▶ **INSTRUCTIONS TO FOLLOW**
Reproduce the span that opens at the line containing "Keep writing the Blender" and closes at the line containing "use_axis_x=True, use_axis_y=True, use_axis_z=True)", both lines included, without alteration and without any other line.

▶ **Saved data entries**
..........

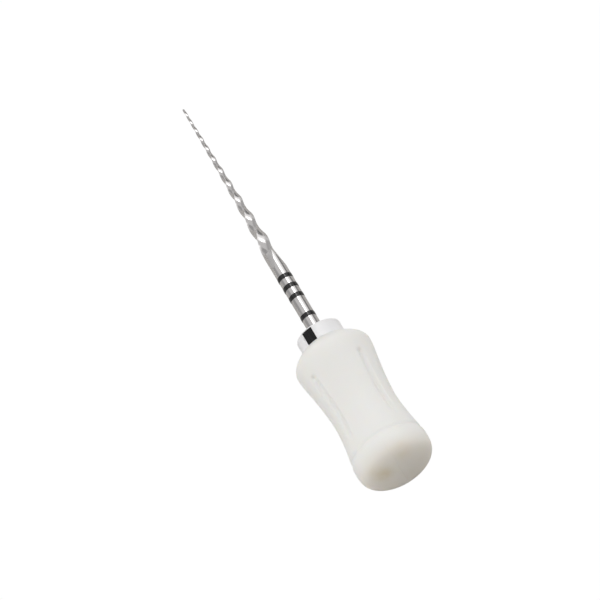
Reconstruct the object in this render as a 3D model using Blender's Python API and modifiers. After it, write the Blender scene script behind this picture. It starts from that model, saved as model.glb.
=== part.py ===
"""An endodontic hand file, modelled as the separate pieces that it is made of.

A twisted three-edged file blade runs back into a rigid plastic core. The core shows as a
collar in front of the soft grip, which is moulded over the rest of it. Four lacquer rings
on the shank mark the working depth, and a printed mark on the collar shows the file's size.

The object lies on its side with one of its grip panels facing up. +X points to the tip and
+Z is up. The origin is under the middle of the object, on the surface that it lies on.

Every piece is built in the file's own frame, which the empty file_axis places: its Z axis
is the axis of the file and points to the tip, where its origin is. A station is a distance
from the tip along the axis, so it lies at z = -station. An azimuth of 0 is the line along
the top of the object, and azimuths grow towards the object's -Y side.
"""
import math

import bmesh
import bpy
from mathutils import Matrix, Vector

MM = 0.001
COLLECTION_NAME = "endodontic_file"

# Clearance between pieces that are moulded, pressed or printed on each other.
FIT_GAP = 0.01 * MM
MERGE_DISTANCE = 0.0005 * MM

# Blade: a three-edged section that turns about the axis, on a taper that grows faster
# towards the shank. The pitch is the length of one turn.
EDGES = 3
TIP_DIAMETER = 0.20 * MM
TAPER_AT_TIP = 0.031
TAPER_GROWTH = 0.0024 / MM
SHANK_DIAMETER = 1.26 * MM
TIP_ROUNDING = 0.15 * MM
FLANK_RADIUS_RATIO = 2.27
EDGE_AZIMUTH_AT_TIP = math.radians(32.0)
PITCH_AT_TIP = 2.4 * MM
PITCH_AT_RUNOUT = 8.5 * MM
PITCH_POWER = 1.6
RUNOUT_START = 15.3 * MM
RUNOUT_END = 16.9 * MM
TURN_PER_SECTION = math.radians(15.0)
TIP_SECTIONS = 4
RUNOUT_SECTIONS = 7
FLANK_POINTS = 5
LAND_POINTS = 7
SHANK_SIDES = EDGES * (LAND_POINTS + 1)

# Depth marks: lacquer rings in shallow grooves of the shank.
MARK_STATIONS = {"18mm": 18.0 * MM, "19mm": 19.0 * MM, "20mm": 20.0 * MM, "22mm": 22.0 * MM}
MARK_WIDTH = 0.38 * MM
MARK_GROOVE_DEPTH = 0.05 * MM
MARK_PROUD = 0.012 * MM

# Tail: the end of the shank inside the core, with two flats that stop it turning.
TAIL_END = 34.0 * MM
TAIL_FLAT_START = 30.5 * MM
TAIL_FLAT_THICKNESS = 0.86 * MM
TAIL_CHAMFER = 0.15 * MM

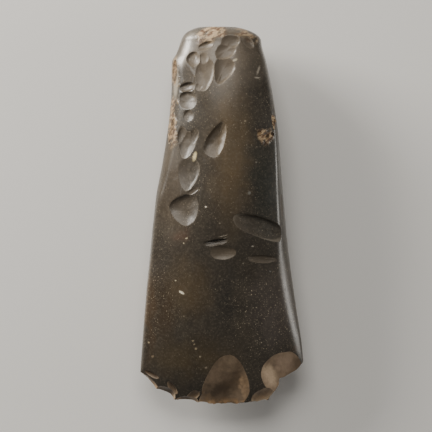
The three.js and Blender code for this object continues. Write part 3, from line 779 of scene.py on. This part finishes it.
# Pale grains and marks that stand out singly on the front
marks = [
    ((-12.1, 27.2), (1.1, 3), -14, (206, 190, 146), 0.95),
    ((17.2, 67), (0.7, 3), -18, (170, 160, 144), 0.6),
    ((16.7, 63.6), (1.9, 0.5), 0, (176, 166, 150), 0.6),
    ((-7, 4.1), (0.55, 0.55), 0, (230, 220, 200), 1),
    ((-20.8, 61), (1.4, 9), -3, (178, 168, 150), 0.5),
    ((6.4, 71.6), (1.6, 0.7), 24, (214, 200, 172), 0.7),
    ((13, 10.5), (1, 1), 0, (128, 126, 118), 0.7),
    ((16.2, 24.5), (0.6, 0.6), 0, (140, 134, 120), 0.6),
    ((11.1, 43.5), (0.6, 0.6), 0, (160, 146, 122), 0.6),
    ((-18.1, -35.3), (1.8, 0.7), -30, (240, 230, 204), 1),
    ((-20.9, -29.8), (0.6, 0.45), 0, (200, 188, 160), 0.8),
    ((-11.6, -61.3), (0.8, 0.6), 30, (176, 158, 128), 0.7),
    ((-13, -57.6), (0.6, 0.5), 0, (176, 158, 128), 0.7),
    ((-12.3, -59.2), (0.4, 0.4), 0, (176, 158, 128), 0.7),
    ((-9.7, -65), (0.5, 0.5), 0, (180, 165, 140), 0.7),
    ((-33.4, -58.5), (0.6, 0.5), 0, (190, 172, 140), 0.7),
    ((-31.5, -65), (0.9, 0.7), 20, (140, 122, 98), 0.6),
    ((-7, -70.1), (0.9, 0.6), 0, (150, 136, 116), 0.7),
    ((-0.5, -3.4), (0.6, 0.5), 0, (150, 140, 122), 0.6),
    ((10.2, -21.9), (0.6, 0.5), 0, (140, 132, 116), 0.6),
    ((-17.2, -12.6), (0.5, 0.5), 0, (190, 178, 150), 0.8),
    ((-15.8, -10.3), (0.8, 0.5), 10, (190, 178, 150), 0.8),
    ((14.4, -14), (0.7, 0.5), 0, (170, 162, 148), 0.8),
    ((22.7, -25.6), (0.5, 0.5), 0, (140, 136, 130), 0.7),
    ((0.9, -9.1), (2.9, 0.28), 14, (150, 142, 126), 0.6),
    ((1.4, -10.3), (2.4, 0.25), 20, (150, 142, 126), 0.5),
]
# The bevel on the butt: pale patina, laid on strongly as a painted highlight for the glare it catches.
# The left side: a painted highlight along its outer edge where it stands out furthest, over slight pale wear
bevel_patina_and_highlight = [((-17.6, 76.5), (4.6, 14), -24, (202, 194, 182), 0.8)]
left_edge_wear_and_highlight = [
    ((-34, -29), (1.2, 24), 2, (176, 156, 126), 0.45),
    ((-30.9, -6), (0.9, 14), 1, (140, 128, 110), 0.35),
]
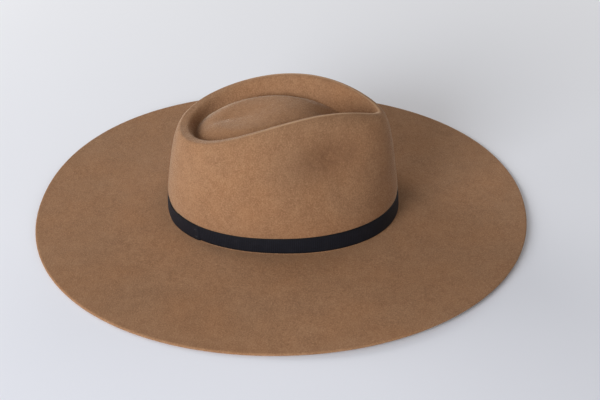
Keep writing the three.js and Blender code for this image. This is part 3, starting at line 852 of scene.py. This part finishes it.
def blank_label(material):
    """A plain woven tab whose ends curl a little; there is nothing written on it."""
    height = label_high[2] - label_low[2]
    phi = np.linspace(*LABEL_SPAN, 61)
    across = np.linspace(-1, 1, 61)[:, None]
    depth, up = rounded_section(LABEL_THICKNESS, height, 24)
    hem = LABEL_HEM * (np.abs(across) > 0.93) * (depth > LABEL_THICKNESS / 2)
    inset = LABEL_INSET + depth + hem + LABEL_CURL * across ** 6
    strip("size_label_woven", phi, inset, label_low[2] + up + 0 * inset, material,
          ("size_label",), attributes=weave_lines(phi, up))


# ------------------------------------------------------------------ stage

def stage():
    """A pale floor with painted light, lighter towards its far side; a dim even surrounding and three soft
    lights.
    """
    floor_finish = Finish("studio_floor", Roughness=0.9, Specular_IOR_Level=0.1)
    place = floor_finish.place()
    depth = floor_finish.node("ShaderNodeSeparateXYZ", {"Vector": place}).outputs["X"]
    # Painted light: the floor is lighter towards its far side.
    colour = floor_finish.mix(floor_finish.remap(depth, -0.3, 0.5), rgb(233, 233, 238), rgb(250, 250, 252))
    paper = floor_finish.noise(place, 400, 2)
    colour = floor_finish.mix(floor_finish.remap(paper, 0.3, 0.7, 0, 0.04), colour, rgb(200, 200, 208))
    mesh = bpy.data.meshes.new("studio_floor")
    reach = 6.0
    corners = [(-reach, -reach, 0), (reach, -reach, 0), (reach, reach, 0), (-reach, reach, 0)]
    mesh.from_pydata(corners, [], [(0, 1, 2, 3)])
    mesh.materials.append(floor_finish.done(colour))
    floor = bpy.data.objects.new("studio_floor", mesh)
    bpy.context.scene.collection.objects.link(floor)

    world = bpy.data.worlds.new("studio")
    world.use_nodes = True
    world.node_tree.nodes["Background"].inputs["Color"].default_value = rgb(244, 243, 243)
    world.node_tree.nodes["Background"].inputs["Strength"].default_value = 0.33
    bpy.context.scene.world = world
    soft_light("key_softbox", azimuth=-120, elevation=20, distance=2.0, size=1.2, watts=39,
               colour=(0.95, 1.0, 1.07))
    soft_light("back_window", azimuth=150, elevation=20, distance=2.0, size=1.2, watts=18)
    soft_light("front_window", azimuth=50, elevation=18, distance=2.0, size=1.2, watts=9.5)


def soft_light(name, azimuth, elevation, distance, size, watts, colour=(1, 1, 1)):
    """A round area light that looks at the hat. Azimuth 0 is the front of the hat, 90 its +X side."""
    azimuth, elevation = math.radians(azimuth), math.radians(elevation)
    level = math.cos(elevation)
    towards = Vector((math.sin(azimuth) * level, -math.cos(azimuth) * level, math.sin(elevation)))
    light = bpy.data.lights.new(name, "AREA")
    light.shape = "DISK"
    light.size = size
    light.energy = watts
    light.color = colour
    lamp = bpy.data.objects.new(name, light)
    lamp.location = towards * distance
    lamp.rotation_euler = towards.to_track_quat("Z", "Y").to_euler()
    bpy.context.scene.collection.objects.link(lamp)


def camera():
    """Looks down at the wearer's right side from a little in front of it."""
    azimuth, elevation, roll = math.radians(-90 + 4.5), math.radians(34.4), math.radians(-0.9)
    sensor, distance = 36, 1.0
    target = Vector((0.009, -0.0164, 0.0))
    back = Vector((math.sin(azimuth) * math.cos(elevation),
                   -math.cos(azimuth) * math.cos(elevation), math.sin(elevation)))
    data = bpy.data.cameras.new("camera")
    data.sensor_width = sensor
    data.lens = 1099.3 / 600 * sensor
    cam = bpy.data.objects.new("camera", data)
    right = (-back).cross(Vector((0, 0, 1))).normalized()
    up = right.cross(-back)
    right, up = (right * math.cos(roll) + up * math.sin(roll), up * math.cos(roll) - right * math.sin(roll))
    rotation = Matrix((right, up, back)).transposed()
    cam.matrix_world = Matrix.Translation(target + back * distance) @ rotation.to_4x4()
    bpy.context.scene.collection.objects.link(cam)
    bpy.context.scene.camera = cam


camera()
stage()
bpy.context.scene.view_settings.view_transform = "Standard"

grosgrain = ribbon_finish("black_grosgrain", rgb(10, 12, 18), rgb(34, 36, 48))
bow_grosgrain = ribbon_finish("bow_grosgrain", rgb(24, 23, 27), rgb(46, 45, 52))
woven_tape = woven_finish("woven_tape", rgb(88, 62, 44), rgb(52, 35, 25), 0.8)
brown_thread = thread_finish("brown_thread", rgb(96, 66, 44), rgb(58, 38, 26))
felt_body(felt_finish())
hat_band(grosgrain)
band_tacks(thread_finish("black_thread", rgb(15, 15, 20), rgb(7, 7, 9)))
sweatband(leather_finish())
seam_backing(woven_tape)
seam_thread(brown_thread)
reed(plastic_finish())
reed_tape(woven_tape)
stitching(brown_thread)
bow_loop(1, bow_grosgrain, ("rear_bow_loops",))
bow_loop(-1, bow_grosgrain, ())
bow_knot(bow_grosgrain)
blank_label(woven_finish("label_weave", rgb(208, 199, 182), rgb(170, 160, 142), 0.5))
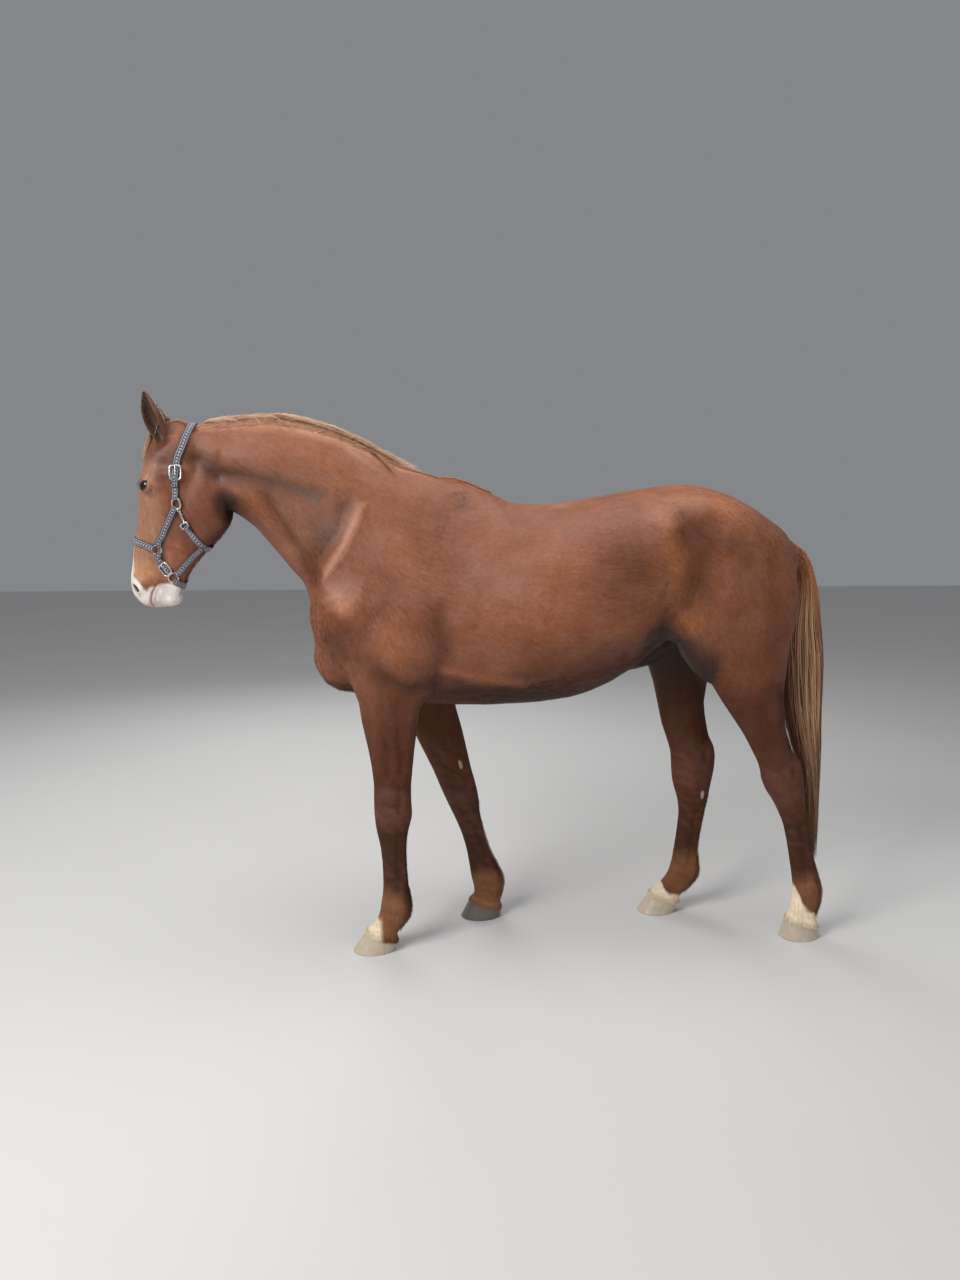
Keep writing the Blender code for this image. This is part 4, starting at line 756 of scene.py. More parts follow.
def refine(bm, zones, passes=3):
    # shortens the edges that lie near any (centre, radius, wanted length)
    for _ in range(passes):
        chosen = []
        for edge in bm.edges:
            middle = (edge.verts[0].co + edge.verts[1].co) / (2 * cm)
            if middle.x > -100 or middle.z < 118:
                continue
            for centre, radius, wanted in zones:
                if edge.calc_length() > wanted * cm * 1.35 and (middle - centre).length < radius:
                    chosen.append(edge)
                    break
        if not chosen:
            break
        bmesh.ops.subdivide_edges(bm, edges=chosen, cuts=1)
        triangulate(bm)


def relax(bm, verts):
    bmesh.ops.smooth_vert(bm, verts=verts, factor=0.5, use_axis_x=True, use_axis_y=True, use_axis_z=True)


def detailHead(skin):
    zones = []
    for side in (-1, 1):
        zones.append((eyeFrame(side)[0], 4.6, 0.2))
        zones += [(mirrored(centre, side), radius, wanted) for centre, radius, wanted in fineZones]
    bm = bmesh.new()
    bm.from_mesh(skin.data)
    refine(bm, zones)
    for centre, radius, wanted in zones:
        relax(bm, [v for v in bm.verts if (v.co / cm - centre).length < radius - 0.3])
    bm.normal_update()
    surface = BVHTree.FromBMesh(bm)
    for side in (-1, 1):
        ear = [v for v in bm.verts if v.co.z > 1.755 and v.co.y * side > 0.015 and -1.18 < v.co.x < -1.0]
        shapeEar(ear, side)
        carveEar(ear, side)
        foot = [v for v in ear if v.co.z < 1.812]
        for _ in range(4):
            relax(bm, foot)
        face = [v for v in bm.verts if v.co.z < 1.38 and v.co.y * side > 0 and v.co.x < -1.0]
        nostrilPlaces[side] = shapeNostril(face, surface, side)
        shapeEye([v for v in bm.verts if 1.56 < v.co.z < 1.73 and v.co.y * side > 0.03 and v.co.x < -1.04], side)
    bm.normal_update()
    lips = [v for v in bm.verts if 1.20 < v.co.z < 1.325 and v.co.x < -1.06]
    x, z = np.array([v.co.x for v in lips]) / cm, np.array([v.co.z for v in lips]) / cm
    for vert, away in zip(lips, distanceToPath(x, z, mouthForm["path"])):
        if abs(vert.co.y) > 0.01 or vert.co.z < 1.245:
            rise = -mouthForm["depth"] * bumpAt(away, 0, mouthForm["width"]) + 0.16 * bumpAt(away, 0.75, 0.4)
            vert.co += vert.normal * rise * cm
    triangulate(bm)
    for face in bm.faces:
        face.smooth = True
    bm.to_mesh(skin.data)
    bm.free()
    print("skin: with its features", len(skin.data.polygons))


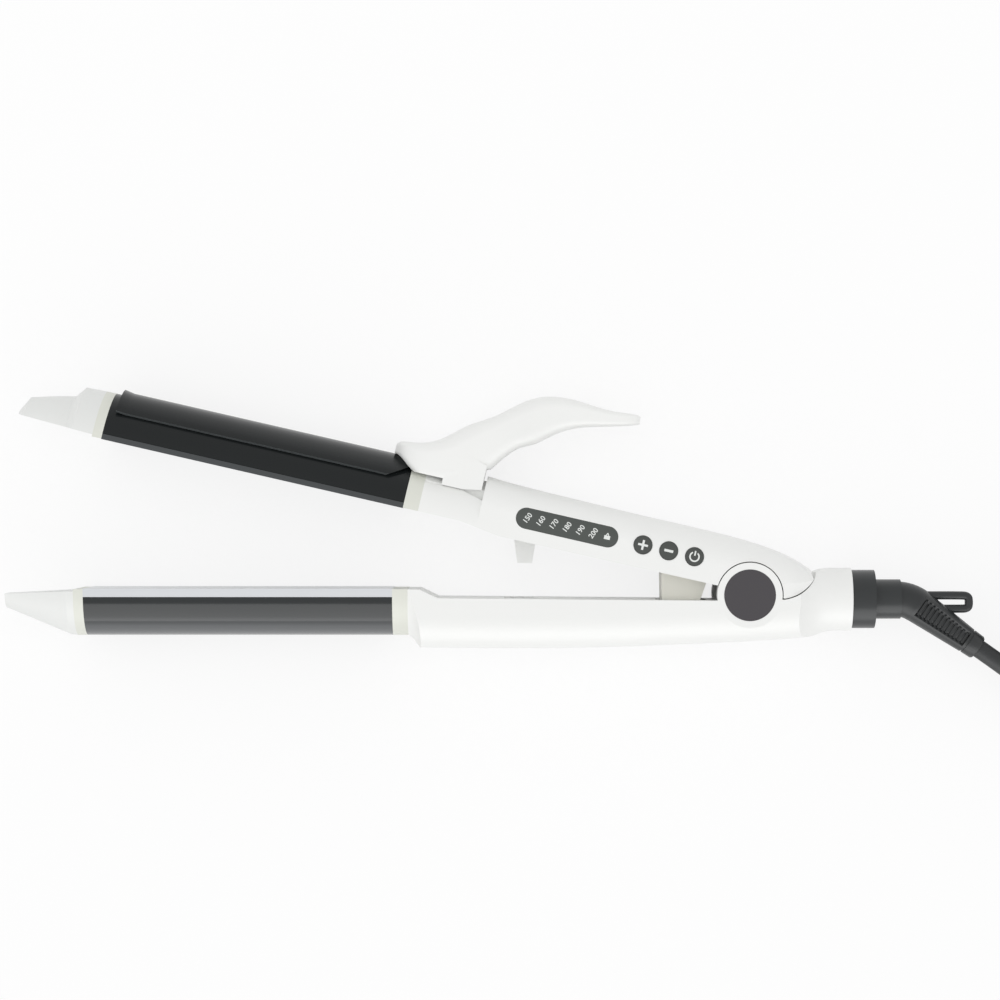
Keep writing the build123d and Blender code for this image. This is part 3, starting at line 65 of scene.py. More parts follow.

..........

▶ **SOLVED EXERCISE**
Keep writing the Blender code for this image. This is part 4, starting at line 756 of scene.py. More parts follow.
def refine(bm, zones, passes=3):
    # shortens the edges that lie near any (centre, radius, wanted length)
    for _ in range(passes):
        chosen = []
        for edge in bm.edges:
            middle = (edge.verts[0].co + edge.verts[1].co) / (2 * cm)
            if middle.x > -100 or middle.z < 118:
                continue
            for centre, radius, wanted in zones:
                if edge.calc_length() > wanted * cm * 1.35 and (middle - centre).length < radius:
                    chosen.append(edge)
                    break
        if not chosen:
            break
        bmesh.ops.subdivide_edges(bm, edges=chosen, cuts=1)
        triangulate(bm)


def relax(bm, verts):
    bmesh.ops.smooth_vert(bm, verts=verts, factor=0.5, use_axis_x=True, use_axis_y=True, use_axis_z=True)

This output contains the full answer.